EXERCISE DETAILS.
Locate the line bearing "tumbler_body();" in the material below, then reproduce it and each following line up to and including the line bearing "for node in".

[3D code data]
● ● ● ●

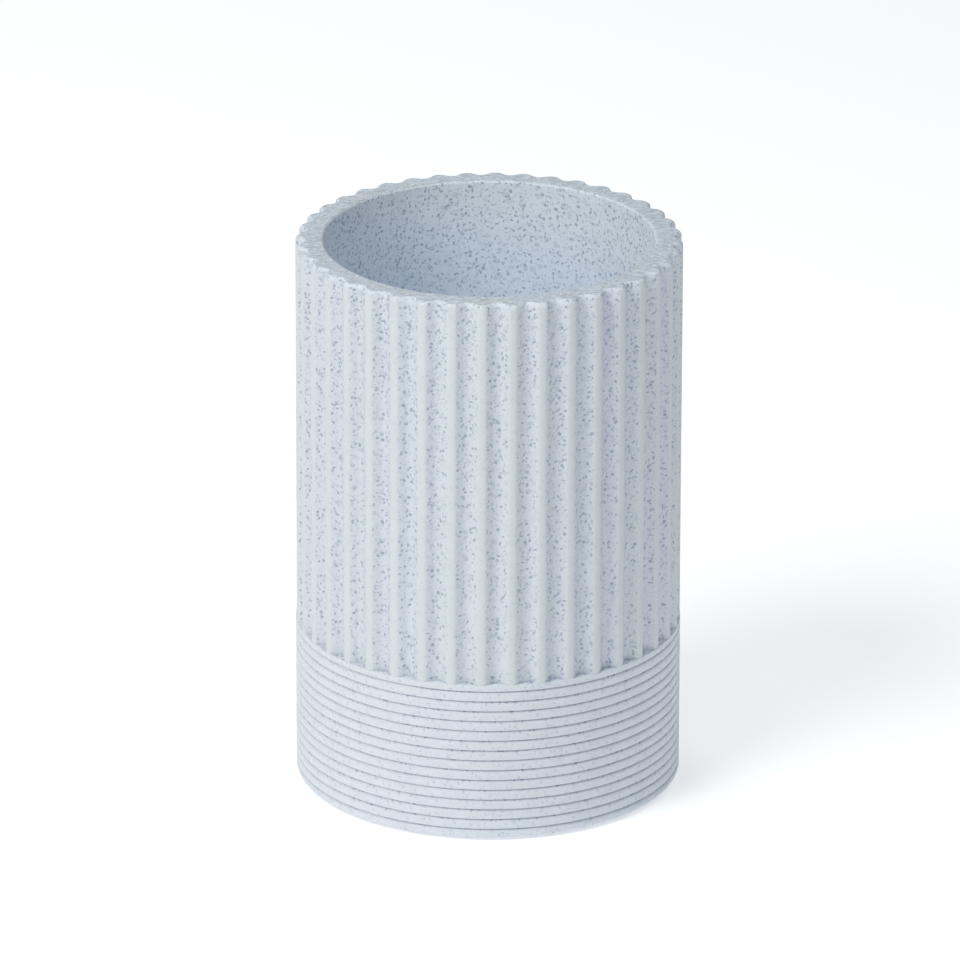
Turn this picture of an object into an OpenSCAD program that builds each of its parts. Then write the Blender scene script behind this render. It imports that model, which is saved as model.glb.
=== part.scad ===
// Bathroom tumbler: one cast resin cup, fluted above and ribbed below, on four soft pads.
// The underside of the pads is z = 0 and the cup's axis is the Z axis.

/* [Cup] */
// Outer diameter over the flute crests and the ribs
cup_d = 75; // [60:0.5:90]
// Height of the cast cup without its pads
cup_h = 110; // [80:0.5:140]
// Thickness of the wall from the flute crests to the inside
wall_t = 5.5; // [4:0.25:12]
// Thickness of the floor
floor_t = 7; // [4:0.5:15]
// Radius where the inner wall meets the floor
floor_fillet_r = 6; // [1:0.5:12]
// Radius of the outer edge of the base
base_edge_r = 1.1; // [0.4:0.1:1.2]
// Radius of the outer edge of the rim on the crests
rim_outer_r = 1; // [0.4:0.1:1.4]
// Radius of the inner edge of the rim
rim_inner_r = 0.4; // [0.2:0.1:1]

/* [Flutes] */
// Number of upright flutes round the wall
flute_count = 40; // [24:1:48]
// Depth of a flute below the crests
flute_depth = 1.3; // [0.6:0.1:2]
// Width of the flat left on each crest
crest_w = 0.9; // [0.5:0.1:1.2]
// Width of a crest with its two eased edges
crest_foot_w = 1.7; // [1.4:0.1:2]
// Depth of the cut that eases the edges of a crest
ease_depth = 0.7; // [0.5:0.05:0.9]

/* [Ribs] */
// Number of ribs round the foot of the cup
rib_count = 15; // [4:1:20]
// Height from one groove to the next
rib_pitch = 2.05; // [2:0.05:2.6]
// Width of the floor of a groove
groove_w = 0.18; // [0.12:0.02:0.3]
// Depth of a groove
groove_depth = 0.42; // [0.3:0.02:0.6]
// Radius of the rounded upper edge of a rib
rib_upper_r = 0.8; // [0.6:0.05:0.9]
// Radius of the crisp lower edge of a rib
rib_lower_r = 0.08; // [0.06:0.02:0.2]
// Height of the plain band between the top groove and the flutes
band_h = 1.25; // [0.8:0.05:4]

/* [Foot pads] */
// Diameter of a pad
pad_d = 10; // [6:0.5:14]
// Thickness of a pad
pad_t = 1.5; // [1.2:0.1:2.4]
// Depth of the seat that a pad is glued into
seat_depth = 1; // [0.6:0.1:1.1]
// Gap between a pad and the wall of its seat
seat_gap = 0.2; // [0.1:0.05:0.5]
// Distance from the cup's side to the nearest point of a pad
pad_inset = 7.5; // [4:0.5:9]
// Radius of a pad's lower edge
pad_edge_r = 0.35; // [0.1:0.05:0.5]

/* [Hidden] */
$fn = 96;
cup_r = cup_d / 2;
bore_r = cup_r - wall_t;
pad_r = pad_d / 2;
seat_r = pad_r + seat_gap;
pad_circle_r = cup_r - pad_inset - pad_r;
// The pads stand proud of the base, which lifts the cup off the surface
base_z = pad_t - seat_depth;
rim_z = base_z + cup_h;
floor_z = base_z + floor_t;
ledge_z = base_z + rib_count * rib_pitch + band_h;
overrun = cup_h / 50;
pad_count = 4;
pad_start_angle = 45;
rib_upper_steps = 5;
rib_lower_steps = 2;
arc_steps = 6;
fillet_steps = 10;

// Points on an arc about c, from angle a to angle b
function arc(c, r, a, b, steps) =
    [for (k = [0:steps]) c + r * [cos(a + (b - a) * k / steps), sin(a + (b - a) * k / steps)]];

// Rounded upper edge of the rib that ends at height z, down into the groove above it
function upper_edge(z) =
    let (turn = acos(1 - groove_depth / rib_upper_r))
    arc([cup_r - rib_upper_r, z - rib_upper_r * sin(turn)], rib_upper_r, 0, turn, rib_upper_steps);

// Crisp lower edge of the rib that starts at height z, out of the groove below it
function lower_edge(z) = concat(
    [[cup_r - groove_depth, z]],
    arc([cup_r - rib_lower_r, z + rib_lower_r], rib_lower_r, -90, 0, rib_lower_steps));

// The groove whose floor is centred at height z, with the rib edges below and above it
function groove(z) = concat(upper_edge(z - groove_w / 2), lower_edge(z + groove_w / 2));

// Radius of the round cutter that is depth deep and leaves a land of width land_w on the circle cup_r
function cutter_r(depth, land_w) =
    let (
        valley_r = cup_r - depth,
        middle_r = cup_r * cos(180 / flute_count - asin(land_w / 2 / cup_r)))
    (pow(cup_r, 2) + pow(valley_r, 2) - 2 * valley_r * middle_r) / 2 / (middle_r - valley_r);

// Outline of the cup from its axis out along the base, up the ribs and back over the rim
cup_outline = concat(
    [[0, base_z]],
    arc([cup_r - base_edge_r, base_z + base_edge_r], base_edge_r, -90, 0, arc_steps),
    [for (i = [1:rib_count]) each groove(base_z + i * rib_pitch)],
    arc([cup_r - rim_outer_r, rim_z - rim_outer_r], rim_outer_r, 0, 90, arc_steps),
    [[0, rim_z]]);

// Outline of the inside, with its filleted floor and its eased mouth
bore_outline = concat(
    [[0, floor_z]],
    arc([bore_r - floor_fillet_r, floor_z + floor_fillet_r], floor_fillet_r, -90, 0, fillet_steps),
    arc([bore_r + rim_inner_r, rim_z - rim_inner_r], rim_inner_r, 180, 90, arc_steps),
    [[bore_r + rim_inner_r, rim_z + overrun], [0, rim_z + overrun]]);

// A ring of upright round cutters, one for each flute
module flute_cutters(depth, land_w) {
    r = cutter_r(depth, land_w);
    for (i = [0:flute_count - 1])
        rotate((i + 1 / 2) * 360 / flute_count)
            translate([cup_r - depth + r, 0, ledge_z])
                cylinder(h = rim_z - ledge_z + overrun, r = r);
}

// Places its child at each pad, or at one of them
module at_pad(first, last) {
    for (i = [first:last])
        rotate(pad_start_angle + (i - 1) * 360 / pad_count)
            translate([pad_circle_r, 0, 0])
                children();
}

// Cast cup with its flutes, ribs, inside and the seats of its pads
module tumbler_body() {
    color("#dde5ee")
    difference() {
        rotate_extrude() polygon(cup_outline);
        flute_cutters(flute_depth, crest_foot_w);
        flute_cutters(ease_depth, crest_w);
        rotate_extrude() polygon(bore_outline);
        at_pad(1, pad_count)
            translate([0, 0, base_z - overrun])
                cylinder(h = seat_depth + overrun, r = seat_r);
    }
}

// Soft round pad, glued face to face into its seat
module foot_pad(i) {
    color("#e9ebea")
    at_pad(i, i)
        rotate_extrude()
            polygon(concat(
                [[0, 0]],
                arc([pad_r - pad_edge_r, pad_edge_r], pad_edge_r, -90, 0, arc_steps),
                [[pad_r, pad_t], [0, pad_t]]));
}

tumbler_body();
foot_pad(1);  // foot_pad_1
foot_pad(2);  // foot_pad_2
foot_pad(3);  // foot_pad_3
foot_pad(4);  // foot_pad_4
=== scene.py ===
"""Bathroom tumbler of speckled cast resin: the cup with its flutes and ribs, and its four soft pads.

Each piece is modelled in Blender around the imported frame, in metres, with the cup's axis on Z and the
pads' undersides at z = 0. A photographer's table with soft light and the camera complete the scene.
"""
import math

import bmesh
import bpy
from bpy.props import FloatProperty, FloatVectorProperty, IntProperty, PointerProperty
from mathutils import Matrix, Vector


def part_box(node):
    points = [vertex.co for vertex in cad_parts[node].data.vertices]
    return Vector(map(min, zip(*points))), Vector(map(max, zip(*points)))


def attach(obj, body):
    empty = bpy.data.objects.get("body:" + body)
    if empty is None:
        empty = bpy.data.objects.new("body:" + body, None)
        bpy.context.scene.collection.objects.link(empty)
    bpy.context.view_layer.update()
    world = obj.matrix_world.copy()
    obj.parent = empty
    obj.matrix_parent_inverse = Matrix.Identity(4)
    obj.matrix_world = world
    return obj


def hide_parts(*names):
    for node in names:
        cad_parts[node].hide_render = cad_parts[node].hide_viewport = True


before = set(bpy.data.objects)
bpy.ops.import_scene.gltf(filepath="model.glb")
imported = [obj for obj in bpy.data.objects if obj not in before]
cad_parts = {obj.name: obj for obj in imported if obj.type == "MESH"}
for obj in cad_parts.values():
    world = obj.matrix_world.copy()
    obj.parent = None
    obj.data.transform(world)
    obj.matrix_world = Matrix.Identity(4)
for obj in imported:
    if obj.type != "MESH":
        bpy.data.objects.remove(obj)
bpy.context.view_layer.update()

bl_info = {
    "name": "Bathroom tumbler",
    "version": (1, 0, 0),
    "blender": (4, 5, 0),
    "location": "3D View > Sidebar > Tumbler",
    "description": "Models a fluted and ribbed resin tumbler on soft pads, with its table, light and camera",
    "category": "Add Mesh",
}

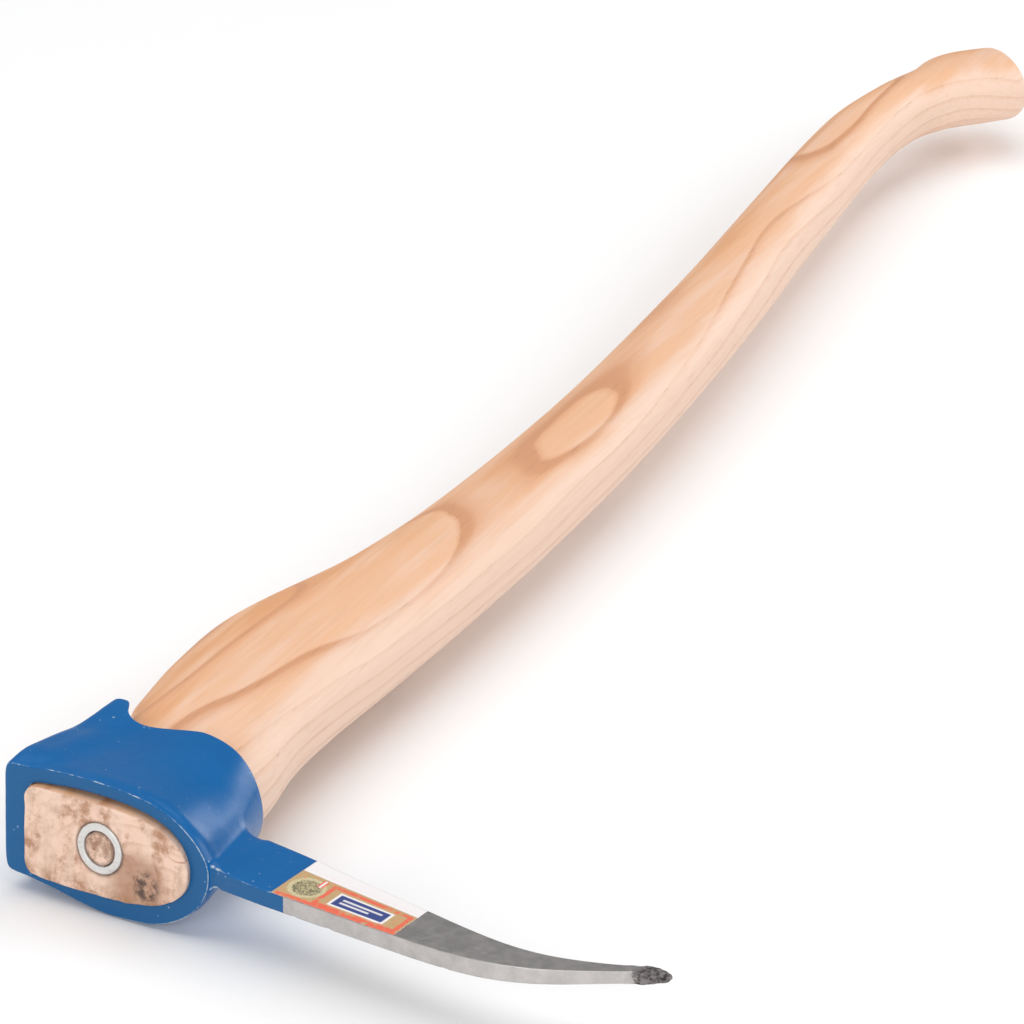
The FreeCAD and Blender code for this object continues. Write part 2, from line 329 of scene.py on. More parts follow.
class Bench:
    """A material's or a group's node tree, with short calls that place and join nodes."""

    def __init__(self, tree: bpy.types.NodeTree) -> None:
        """Starts on an empty tree."""
        self.tree = tree

    def node(self, kind: str, inputs: dict | None = None, **settings: object) -> bpy.types.Node:
        """Adds a node.

        Args:
            kind: the node's type name, without the ShaderNode in front.
            inputs: values or sockets for the node's inputs, by name or number.
            settings: the node's own properties.

        Returns:
            The node.
        """
        family = "Node" if kind in ("GroupInput", "GroupOutput") else "ShaderNode"
        made = self.tree.nodes.new(family + kind)
        for key, value in settings.items():
            setattr(made, key, value)
        self.feed(made, inputs or {})
        return made

    def feed(self, node: bpy.types.Node, inputs: dict) -> None:
        """Joins sockets to a node's inputs, or sets the inputs' values."""
        for key, value in inputs.items():
            if isinstance(value, bpy.types.NodeSocket):
                self.tree.links.new(value, node.inputs[key])
            else:
                node.inputs[key].default_value = value

    def maths(self, operation: str, first: object, second: object = 0.0,
              clamp: bool = False) -> Socket:
        """One step of arithmetic."""
        made = self.node("Math", {0: first, 1: second}, operation=operation, use_clamp=clamp)
        return made.outputs[0]

    def times(self, first: object, second: object, clamp: bool = False) -> Socket:
        """The product of two numbers."""
        return self.maths("MULTIPLY", first, second, clamp)

    def plus(self, first: object, second: object) -> Socket:
        """The sum of two numbers."""
        return self.maths("ADD", first, second)

    def minus(self, first: object, second: object, clamp: bool = False) -> Socket:
        """The first number less the second."""
        return self.maths("SUBTRACT", first, second, clamp)

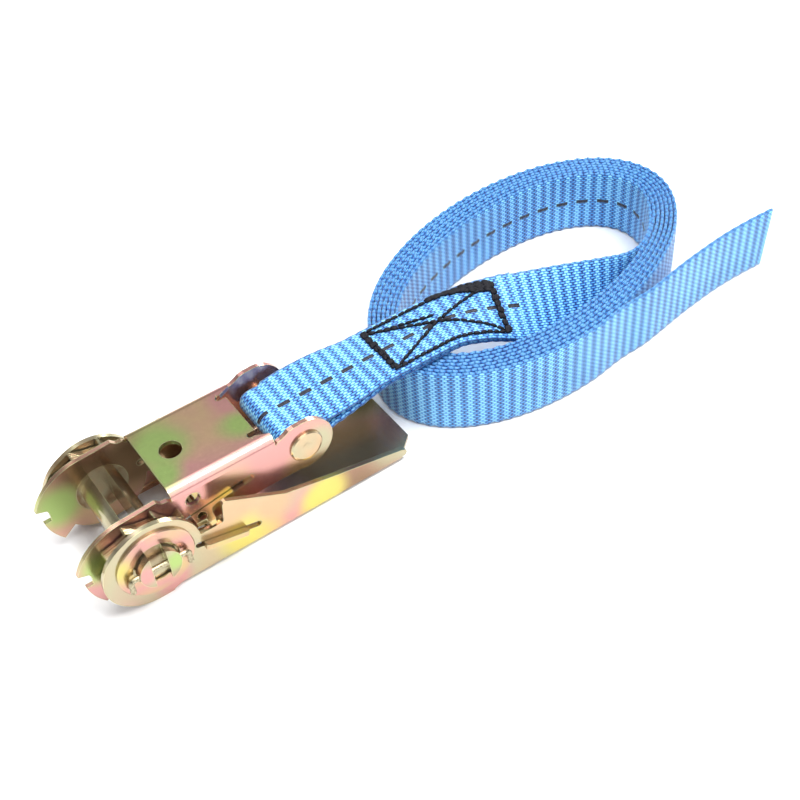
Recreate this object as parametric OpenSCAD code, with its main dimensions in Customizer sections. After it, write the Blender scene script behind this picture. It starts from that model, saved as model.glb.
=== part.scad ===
// Ratchet tie down for 25 mm webbing: a U-shaped base with an anchored, coiled strap, a hinged
// U-shaped handle, a split spindle with toothed wheels, and two sprung pawls.
// +X runs from the spindle to the strap anchor, +Z is up, and the origin is on the spindle axis,
// midway between the two sides. The handle rests on the floor and is closed.

/* [Webbing] */
// Width of the webbing
strap_w = 25; // [24:0.5:25]
// Thickness of the webbing
strap_t = 1.4; // [1.2:0.1:1.5]
// Outer half length of the coil
coil_a = 67.6; // [66:0.1:68]
// Outer half width of the coil
coil_b = 40.4; // [40:0.1:41]
// Thickness of the coil's wall of wound layers
coil_wall = 12.2; // [11:0.1:12.5]

/* [Frames] */
// Thickness of the sheet steel
sheet = 1.5; // [1.4:0.05:1.5]
// Outer width of the base frame
base_w = 30.6; // [30.4:0.1:30.8]
// Outer width of the handle frame
handle_w = 42; // [42:0.1:42.2]
// Height of the base frame's web above the spindle axis
web_top = 16; // [15.8:0.1:16.2]
// Depth of the handle's web below the spindle axis
floor_depth = 16.5; // [16.5:0.1:16.8]
// Outer radius of the base frame's bends
base_bend_r = 3.2; // [3:0.1:3.4]
// Outer radius of the handle frame's bends
bend_r = 2.2; // [2:0.1:2.4]
// Distance from the spindle axis to the handle's free end
handle_end = 92.4; // [91:0.1:92.4]
// Distance from the spindle axis to the strap anchor, along X
anchor_x = 55.3; // [55.2:0.1:55.6]
// Height of the strap anchor above the spindle axis
anchor_z = 6.7; // [6.6:0.1:6.8]
// Radius of the round hole in the base frame's web
web_hole_r = 3.5; // [3:0.1:3.5]

/* [Ratchet] */
// Number of teeth on each wheel
teeth = 10; // [10:10:10]
// Radius over the teeth
tip_r = 15.2; // [15:0.1:15.2]
// Radius at the foot of each steep tooth face
root_r = 12.2; // [12:0.1:12.2]
// Radius of each half-round spindle bar
bar_r = 6.6; // [6.4:0.1:6.6]
// Width of the webbing slot between the spindle bars
slot_w = 5.2; // [5:0.1:5.4]
// Half the overall length of the spindle
spindle_half = 24.7; // [24.7:0.1:25]
// Thickness of the two pawls
pawl_t = 1.8; // [1.6:0.1:1.8]
// Tilt of the base pawl above the X axis, in degrees
base_pawl_tilt = 9; // [9:0.5:9.5]
// Tilt of the handle pawl below the X axis, in degrees
handle_pawl_tilt = 14; // [13.5:0.5:14]

/* [Hidden] */

// Colours of the plated steel, the webbing and the thread
plated = "#d3bd7c";
plated_dark = "#a58f52";
webbing = "#5fa4dc";
thread = "#16161c";

// Running clearance of round fits
run_fit = 0.08;
base_in = base_w / 2 - sheet;
web_half = base_w / 2 - base_bend_r;
handle_in = handle_w / 2 - sheet;
hub_r = 8.5;
// The base's web runs along X between these; the strips beside it run on past its end
web_start = 11;
web_end = 42.7;
strip_end = 45.6;
// Relief notch beside each bend, at the end of the web
relief_x = 40.6;
relief_y = 9.5;
relief_r = 1;
// The handle's web, and the start of the bends that run on past it
handle_web_start = 21.5;
handle_bend_start = 3;
handle_corner_y = 14;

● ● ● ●

SOLVED EXERCISE.
tumbler_body();
foot_pad(1);  // foot_pad_1
foot_pad(2);  // foot_pad_2
foot_pad(3);  // foot_pad_3
foot_pad(4);  // foot_pad_4
=== scene.py ===
"""Bathroom tumbler of speckled cast resin: the cup with its flutes and ribs, and its four soft pads.

Each piece is modelled in Blender around the imported frame, in metres, with the cup's axis on Z and the
pads' undersides at z = 0. A photographer's table with soft light and the camera complete the scene.
"""
import math

import bmesh
import bpy
from bpy.props import FloatProperty, FloatVectorProperty, IntProperty, PointerProperty
from mathutils import Matrix, Vector


def part_box(node):
    points = [vertex.co for vertex in cad_parts[node].data.vertices]
    return Vector(map(min, zip(*points))), Vector(map(max, zip(*points)))


def attach(obj, body):
    empty = bpy.data.objects.get("body:" + body)
    if empty is None:
        empty = bpy.data.objects.new("body:" + body, None)
        bpy.context.scene.collection.objects.link(empty)
    bpy.context.view_layer.update()
    world = obj.matrix_world.copy()
    obj.parent = empty
    obj.matrix_parent_inverse = Matrix.Identity(4)
    obj.matrix_world = world
    return obj


def hide_parts(*names):
    for node in names:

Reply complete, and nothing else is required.